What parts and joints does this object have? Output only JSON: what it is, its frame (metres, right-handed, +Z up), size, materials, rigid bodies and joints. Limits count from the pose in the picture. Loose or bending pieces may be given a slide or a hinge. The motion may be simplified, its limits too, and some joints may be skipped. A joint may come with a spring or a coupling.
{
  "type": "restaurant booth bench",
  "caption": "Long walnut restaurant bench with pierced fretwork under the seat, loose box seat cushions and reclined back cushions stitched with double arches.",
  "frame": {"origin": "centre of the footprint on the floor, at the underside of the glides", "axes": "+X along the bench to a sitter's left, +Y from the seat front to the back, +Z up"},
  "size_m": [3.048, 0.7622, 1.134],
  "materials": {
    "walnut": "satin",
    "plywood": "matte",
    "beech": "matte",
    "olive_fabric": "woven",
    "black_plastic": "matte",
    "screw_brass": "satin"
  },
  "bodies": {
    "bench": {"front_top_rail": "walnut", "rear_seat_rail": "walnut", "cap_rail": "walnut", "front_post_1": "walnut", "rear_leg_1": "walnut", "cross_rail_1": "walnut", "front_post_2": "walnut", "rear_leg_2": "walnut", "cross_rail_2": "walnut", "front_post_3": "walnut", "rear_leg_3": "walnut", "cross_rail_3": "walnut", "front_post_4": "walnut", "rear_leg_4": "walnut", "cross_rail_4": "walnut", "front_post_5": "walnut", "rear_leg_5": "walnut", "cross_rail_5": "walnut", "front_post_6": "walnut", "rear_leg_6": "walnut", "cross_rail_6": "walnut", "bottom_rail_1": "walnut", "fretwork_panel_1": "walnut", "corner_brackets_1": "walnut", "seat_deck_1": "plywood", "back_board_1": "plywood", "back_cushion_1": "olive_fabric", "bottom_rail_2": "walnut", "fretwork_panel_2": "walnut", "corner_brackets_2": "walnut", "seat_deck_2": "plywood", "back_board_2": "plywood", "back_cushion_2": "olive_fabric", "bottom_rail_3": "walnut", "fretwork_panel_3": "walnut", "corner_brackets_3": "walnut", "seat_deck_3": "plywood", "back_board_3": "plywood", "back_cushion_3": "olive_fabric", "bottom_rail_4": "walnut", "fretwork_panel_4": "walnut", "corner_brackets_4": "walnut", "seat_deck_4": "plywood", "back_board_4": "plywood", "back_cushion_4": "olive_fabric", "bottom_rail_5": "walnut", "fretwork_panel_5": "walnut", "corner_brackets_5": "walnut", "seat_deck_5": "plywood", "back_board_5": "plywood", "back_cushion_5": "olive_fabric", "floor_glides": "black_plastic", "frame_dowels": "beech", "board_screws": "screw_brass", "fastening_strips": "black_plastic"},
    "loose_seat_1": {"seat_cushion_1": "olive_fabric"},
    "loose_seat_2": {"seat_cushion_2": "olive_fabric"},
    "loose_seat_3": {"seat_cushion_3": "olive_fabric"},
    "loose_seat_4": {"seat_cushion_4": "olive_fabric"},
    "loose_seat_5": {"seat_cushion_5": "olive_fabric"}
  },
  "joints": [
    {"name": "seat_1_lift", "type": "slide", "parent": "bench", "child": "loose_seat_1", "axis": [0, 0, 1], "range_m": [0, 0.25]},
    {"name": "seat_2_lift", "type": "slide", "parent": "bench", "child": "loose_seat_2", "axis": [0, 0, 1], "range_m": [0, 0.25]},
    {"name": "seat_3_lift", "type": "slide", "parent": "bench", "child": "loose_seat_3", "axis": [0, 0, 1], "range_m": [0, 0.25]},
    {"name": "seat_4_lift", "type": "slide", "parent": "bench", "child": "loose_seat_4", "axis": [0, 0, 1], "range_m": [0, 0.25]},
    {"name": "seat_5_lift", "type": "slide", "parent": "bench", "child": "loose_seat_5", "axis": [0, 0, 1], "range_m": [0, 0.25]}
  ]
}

## WHAT IS EXPECTED
Repeat the data in its entirety, character for character.

## TASK ANSWER
What parts and joints does this object have? Output only JSON: what it is, its frame (metres, right-handed, +Z up), size, materials, rigid bodies and joints. Limits count from the pose in the picture. Loose or bending pieces may be given a slide or a hinge. The motion may be simplified, its limits too, and some joints may be skipped. A joint may come with a spring or a coupling.
{
  "type": "restaurant booth bench",
  "caption": "Long walnut restaurant bench with pierced fretwork under the seat, loose box seat cushions and reclined back cushions stitched with double arches.",
  "frame": {"origin": "centre of the footprint on the floor, at the underside of the glides", "axes": "+X along the bench to a sitter's left, +Y from the seat front to the back, +Z up"},
  "size_m": [3.048, 0.7622, 1.134],
  "materials": {
    "walnut": "satin",
    "plywood": "matte",
    "beech": "matte",
    "olive_fabric": "woven",
    "black_plastic": "matte",
    "screw_brass": "satin"
  },
  "bodies": {
    "bench": {"front_top_rail": "walnut", "rear_seat_rail": "walnut", "cap_rail": "walnut", "front_post_1": "walnut", "rear_leg_1": "walnut", "cross_rail_1": "walnut", "front_post_2": "walnut", "rear_leg_2": "walnut", "cross_rail_2": "walnut", "front_post_3": "walnut", "rear_leg_3": "walnut", "cross_rail_3": "walnut", "front_post_4": "walnut", "rear_leg_4": "walnut", "cross_rail_4": "walnut", "front_post_5": "walnut", "rear_leg_5": "walnut", "cross_rail_5": "walnut", "front_post_6": "walnut", "rear_leg_6": "walnut", "cross_rail_6": "walnut", "bottom_rail_1": "walnut", "fretwork_panel_1": "walnut", "corner_brackets_1": "walnut", "seat_deck_1": "plywood", "back_board_1": "plywood", "back_cushion_1": "olive_fabric", "bottom_rail_2": "walnut", "fretwork_panel_2": "walnut", "corner_brackets_2": "walnut", "seat_deck_2": "plywood", "back_board_2": "plywood", "back_cushion_2": "olive_fabric", "bottom_rail_3": "walnut", "fretwork_panel_3": "walnut", "corner_brackets_3": "walnut", "seat_deck_3": "plywood", "back_board_3": "plywood", "back_cushion_3": "olive_fabric", "bottom_rail_4": "walnut", "fretwork_panel_4": "walnut", "corner_brackets_4": "walnut", "seat_deck_4": "plywood", "back_board_4": "plywood", "back_cushion_4": "olive_fabric", "bottom_rail_5": "walnut", "fretwork_panel_5": "walnut", "corner_brackets_5": "walnut", "seat_deck_5": "plywood", "back_board_5": "plywood", "back_cushion_5": "olive_fabric", "floor_glides": "black_plastic", "frame_dowels": "beech", "board_screws": "screw_brass", "fastening_strips": "black_plastic"},
    "loose_seat_1": {"seat_cushion_1": "olive_fabric"},
    "loose_seat_2": {"seat_cushion_2": "olive_fabric"},
    "loose_seat_3": {"seat_cushion_3": "olive_fabric"},
    "loose_seat_4": {"seat_cushion_4": "olive_fabric"},
    "loose_seat_5": {"seat_cushion_5": "olive_fabric"}
  },
  "joints": [
    {"name": "seat_1_lift", "type": "slide", "parent": "bench", "child": "loose_seat_1", "axis": [0, 0, 1], "range_m": [0, 0.25]},
    {"name": "seat_2_lift", "type": "slide", "parent": "bench", "child": "loose_seat_2", "axis": [0, 0, 1], "range_m": [0, 0.25]},
    {"name": "seat_3_lift", "type": "slide", "parent": "bench", "child": "loose_seat_3", "axis": [0, 0, 1], "range_m": [0, 0.25]},
    {"name": "seat_4_lift", "type": "slide", "parent": "bench", "child": "loose_seat_4", "axis": [0, 0, 1], "range_m": [0, 0.25]},
    {"name": "seat_5_lift", "type": "slide", "parent": "bench", "child": "loose_seat_5", "axis": [0, 0, 1], "range_m": [0, 0.25]}
  ]
}